Joined: Dec 22, 2009
Posts: 88

You should send your non acii characters or whole such strings as cdata to avoid such problems.


SCJP 91%, SCWCD 97%
David McWilliams
Ranch Hand

Joined: Mar 14, 2009
Posts: 73
Shashank Ag wrote:You should send your non acii characters or whole such strings as cdata to avoid such problems.


Does that mean [CDATA]?
David McWilliams
Ranch Hand

Joined: Mar 14, 2009
Posts: 73
From the internet, I have composed the following. When using UTF-8, the umlaut comes up garbaged. When using UTF-16, pretty much the entire message is garbled. Has anyone any ideas?
Naren Chivukula
Ranch Hand

Joined: Feb 03, 2004
Posts: 576

Hi David,
Did you trying escaping those characters if they appear fewer?
For example (Note: no spaces between the characters in escape sequences, otherwise they would appear as they are after I post this message)
ù with & # 2 4 9;
à with & # 2 2 4;
é with & # 2 3 3;
ì with & # 2 3 6;
ø with & # 2 4 8;


Cheers,
Naren
(OCEEJBD6, SCWCD5, SCDJWS, SCJP1.4 and Oracle SQL 1Z0-051)
David McWilliams
Ranch Hand

Joined: Mar 14, 2009
Posts: 73
Naren Chivukula wrote:Hi David,
Did you trying escaping those characters if they appear fewer?
For example (Note: no spaces between the characters in escape sequences, otherwise they would appear as they are after I post this message)
ù with & # 2 4 9;
à with & # 2 2 4;
é with & # 2 3 3;
ì with & # 2 3 6;
ø with & # 2 4 8;


Thanks for you reply Naren.

Using your method, would that mean I would have to create a list of all available non-ascii chars, then search for them in each Soap message and replace before sending? Seems a little cumbersume...
Lingan Rajan
Ranch Hand

Joined: Jan 26, 2011
Posts: 30
How about using regex to search and replace ?
Paul Clapham
Bartender

Joined: Oct 14, 2005
Posts: 18541
    
    8

No. Don't muck about with the data. Just send the data with the correct encoding. And also don't muck about with the data before you send it either. There's a good chance that it isn't SOAP's fault but the fault of some other code which screwed up the data before sending it. Here's some reading material for you:

The Absolute Minimum Every Software Developer Absolutely, Positively Must Know About Unicode and Character Sets (No Excuses!)

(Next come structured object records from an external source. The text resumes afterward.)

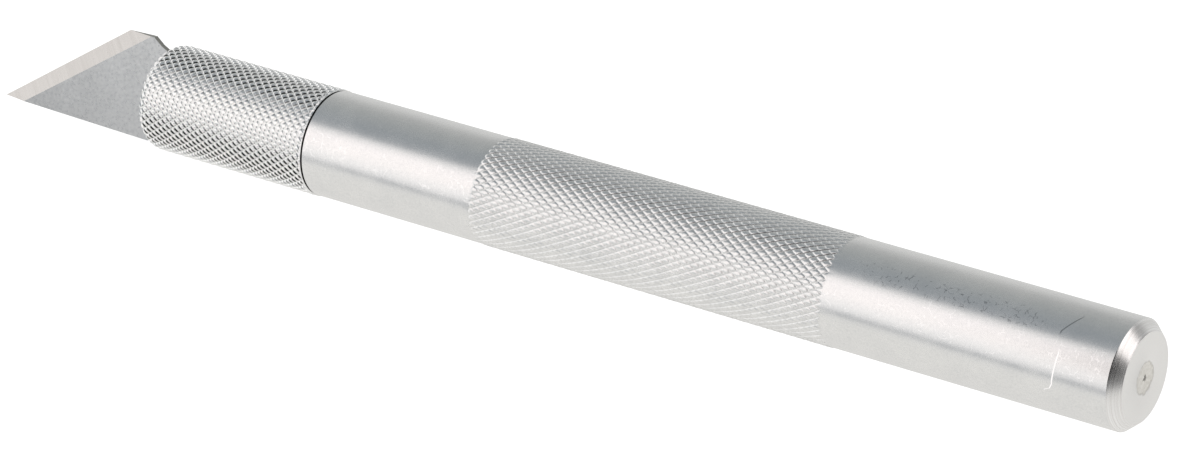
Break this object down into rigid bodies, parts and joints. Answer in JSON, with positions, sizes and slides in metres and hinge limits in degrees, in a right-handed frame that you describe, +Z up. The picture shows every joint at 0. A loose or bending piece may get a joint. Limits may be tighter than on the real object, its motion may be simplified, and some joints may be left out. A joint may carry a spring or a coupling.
{
  "type": "hobby craft knife",
  "caption": "Round aluminium craft knife: knurled grip band and screw collar, split collet, angled blade with a sloping cutting edge.",
  "frame": {"origin": "centre of the flat butt face", "axes": "+X along the handle to the blade's tip, +Z up in the plane of the blade, on the side of the blade's back corner"},
  "size_m": [0.1491, 0.0122, 0.0127],
  "materials": {
    "handle": "satin",
    "collar": "satin",
    "collet": "satin",
    "blade": "satin"
  },
  "bodies": {
    "handle": {"handle": "handle"},
    "collet": {"collet": "collet"},
    "collar": {"collar": "collar"},
    "blade": {"blade": "blade"}
  },
  "joints": [
    {"name": "collet_slide", "type": "slide", "parent": "handle", "child": "collet", "axis": [1, 0, 0], "range_m": [0, 0.008]},
    {"name": "collar_turn", "type": "hinge", "parent": "collet", "child": "collar", "pos_m": [0.1135, 0, 0], "axis": [1, 0, 0], "range_deg": [0, 2880]},
    {"name": "blade_slide", "type": "slide", "parent": "collet", "child": "blade", "axis": [1, 0, 0], "range_m": [0, 0.025]}
  ],
  "couplings": [
    {"joint": "collar_turn", "follows": "collet_slide", "rad_per_m": 6283.2}
  ]
}
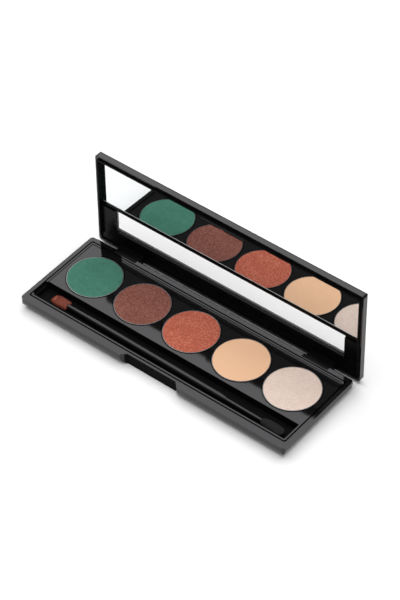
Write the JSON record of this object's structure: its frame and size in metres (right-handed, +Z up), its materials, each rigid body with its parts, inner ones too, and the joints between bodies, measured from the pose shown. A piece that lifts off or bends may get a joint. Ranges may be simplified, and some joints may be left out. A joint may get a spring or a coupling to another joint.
{
  "type": "eyeshadow palette",
  "caption": "Slim hinged eyeshadow palette with round pressed powders in a row, a lid with mirror and see-through window, and a double-ended applicator in a trough.",
  "frame": {"origin": "centre of the flat underside of the base", "axes": "+X along the long side, +Y towards the hinge, +Z up; drawn with the lid open and the applicator in its trough"},
  "size_m": [0.1484, 0.0587, 0.0526],
  "materials": {
    "case_plastic": "gloss",
    "tray_plastic": "gloss",
    "frame_plastic": "gloss",
    "pan_metal": "satin",
    "powder_green": "matte",
    "powder_brown": "shimmer",
    "powder_copper": "shimmer",
    "powder_peach": "matte",
    "powder_pearl": "pearl",
    "adhesive": "matte",
    "pin_steel": "satin",
    "mirror_glass": "polished",
    "clear_plastic": "clear",
    "handle_plastic": "gloss",
    "ferrule_plastic": "gloss",
    "bristle": "soft",
    "sponge": "matte"
  },
  "bodies": {
    "base": {"base_shell": "case_plastic", "pan_tray": "tray_plastic", "pan_green": "pan_metal", "pan_brown": "pan_metal", "pan_copper": "pan_metal", "pan_peach": "pan_metal", "pan_pearl": "pan_metal", "powder_green": "powder_green", "powder_brown": "powder_brown", "powder_copper": "powder_copper", "powder_peach": "powder_peach", "powder_pearl": "powder_pearl", "pan_adhesive": "adhesive", "hinge_pin_left": "pin_steel", "hinge_pin_right": "pin_steel"},
    "lid": {"lid_shell": "case_plastic", "lid_frame": "frame_plastic", "mirror": "mirror_glass", "mirror_tape": "adhesive", "window_pane": "clear_plastic"},
    "applicator": {"applicator_handle": "handle_plastic", "applicator_stem": "handle_plastic", "brush_ferrule": "ferrule_plastic", "brush_tuft": "bristle", "sponge_tip": "sponge"}
  },
  "joints": [
    {"name": "lid_hinge", "type": "hinge", "parent": "base", "child": "lid", "pos_m": [0, 0.025, 0.0031], "axis": [1, 0, 0], "range_deg": [0, 91.5]},
    {"name": "applicator_lift", "type": "slide", "parent": "base", "child": "applicator", "axis": [0, 0, 1], "range_m": [0, 0.032]}
  ]
}
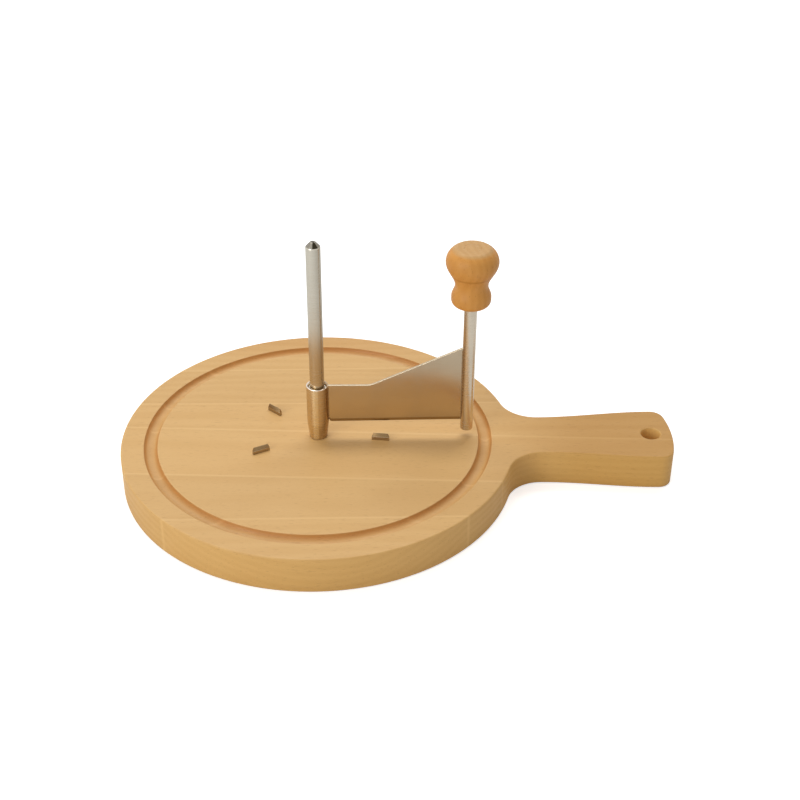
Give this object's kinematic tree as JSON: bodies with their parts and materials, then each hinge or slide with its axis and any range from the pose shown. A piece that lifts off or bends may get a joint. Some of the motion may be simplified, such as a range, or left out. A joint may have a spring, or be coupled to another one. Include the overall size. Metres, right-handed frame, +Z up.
{
  "type": "cheese curler",
  "caption": "Round wooden board with a handle and juice groove, an upright steel spindle, and a lift-off scraper blade turned by a wooden knob.",
  "frame": {"origin": "on the table plane, at the middle of the board's outline; the spindle axis stands 44.75 mm from it towards -X", "axes": "+X along the handle towards its tip, +Z up along the spindle"},
  "size_m": [0.3096, 0.22, 0.1417],
  "materials": {
    "board_wood": "satin oiled beech",
    "knob_wood": "satin lacquered beech",
    "spindle_steel": "satin stainless rod",
    "hub_steel": "polished stainless tube",
    "blade_steel": "fine brushed stainless sheet",
    "post_steel": "satin stainless rod",
    "tooth_steel": "dull stainless sheet",
    "fixing_steel": "plain stainless",
    "bush_brass": "turned brass"
  },
  "bodies": {
    "base": {"board": "board_wood", "spindle": "spindle_steel", "spindle_washer": "fixing_steel", "spindle_screw": "fixing_steel", "grip_tooth_back": "tooth_steel", "grip_tooth_front": "tooth_steel", "grip_tooth_handle": "tooth_steel"},
    "guide": {"hub_bush": "hub_steel"},
    "scraper": {"hub_sleeve": "hub_steel", "blade": "blade_steel", "crank_post": "post_steel", "knob_washer": "fixing_steel", "knob_screw": "fixing_steel"},
    "knob": {"knob": "knob_wood", "knob_bush": "bush_brass", "knob_plug": "knob_wood"}
  },
  "joints": [
    {"name": "spindle_lift", "type": "slide", "parent": "base", "child": "guide", "axis": [0, 0, 1], "range_m": [0, 0.125]},
    {"name": "crank_turn", "type": "hinge", "parent": "guide", "child": "scraper", "pos_m": [-0.04475, 0, 0.021], "axis": [0, 0, 1], "continuous": true},
    {"name": "knob_spin", "type": "hinge", "parent": "scraper", "child": "knob", "pos_m": [0.03825, 0, 0.1044], "axis": [0, 0, 1], "continuous": true}
  ]
}
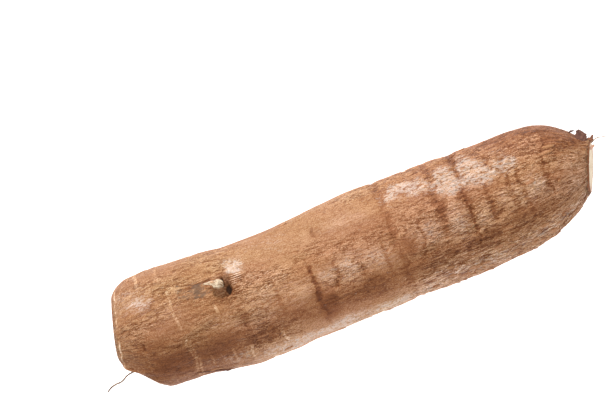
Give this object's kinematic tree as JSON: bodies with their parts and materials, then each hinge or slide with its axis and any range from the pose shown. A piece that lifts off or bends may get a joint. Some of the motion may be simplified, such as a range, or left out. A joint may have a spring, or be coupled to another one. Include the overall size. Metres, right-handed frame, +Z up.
{
  "type": "cassava root",
  "caption": "Fresh cassava root lying on its side: a long, blunt, bark-covered storage root, knife-trimmed at its ends, with a broken side root in its pit.",
  "frame": {"origin": "on the surface that the root lies on, below the middle of its length", "axes": "+X along the root from the tail end to the stem end, +Y across it, +Z up from the surface it lies on"},
  "size_m": [0.3003, 0.0691, 0.0611],
  "materials": {
    "bark": "rough fibrous bark with a thin, patchy wax"
  },
  "bodies": {
    "root": {"cassava_root": "bark"}
  },
  "joints": []
}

Character Conversions from Browser to Database

A reintroduction to XML with an emphasis on character encoding
David McWilliams
Ranch Hand

Joined: Mar 14, 2009
Posts: 73
Shashank Ag wrote:You should send your non acii characters or whole such strings as cdata to avoid such problems.


Can you explain how would use CDATA with JAXB? Is it supported?
Naren Chivukula
Ranch Hand

Joined: Feb 03, 2004
Posts: 576

Hi David,
Seems a little cumbersume...

Well, I don't recommend to do it unless as I said you have to do only a fewer characters conversion.

What I can suggest you perhaps a simple approach is to covert your original xml string (with umlauts characters) bytes converted to "UTF-8" encoding(You need to know the original xml string encoding for coversion) using Java String methods. Then, write the bytes to SOAP message. Now, your non-UTF-8 characters are encoded/escaped (like in the example I provided) and safely trasmit. Once you read these bytes at the other end, you have to reverse this process of conversion to get the original String.
David McWilliams
Ranch Hand

Joined: Mar 14, 2009
Posts: 73
Naren Chivukula wrote:Hi David,
Seems a little cumbersume...

Well, I don't recommend to do it unless as I said you have to do only a fewer characters conversion.

What I can suggest you perhaps a simple approach is to covert your original xml string (with umlauts characters) bytes converted to "UTF-8" encoding(You need to know the original xml string encoding for coversion) using Java String methods. Then, write the bytes to SOAP message. Now, your non-UTF-8 characters are encoded/escaped (like in the example I provided) and safely trasmit. Once you read these bytes at the other end, you have to reverse this process of conversion to get the original String.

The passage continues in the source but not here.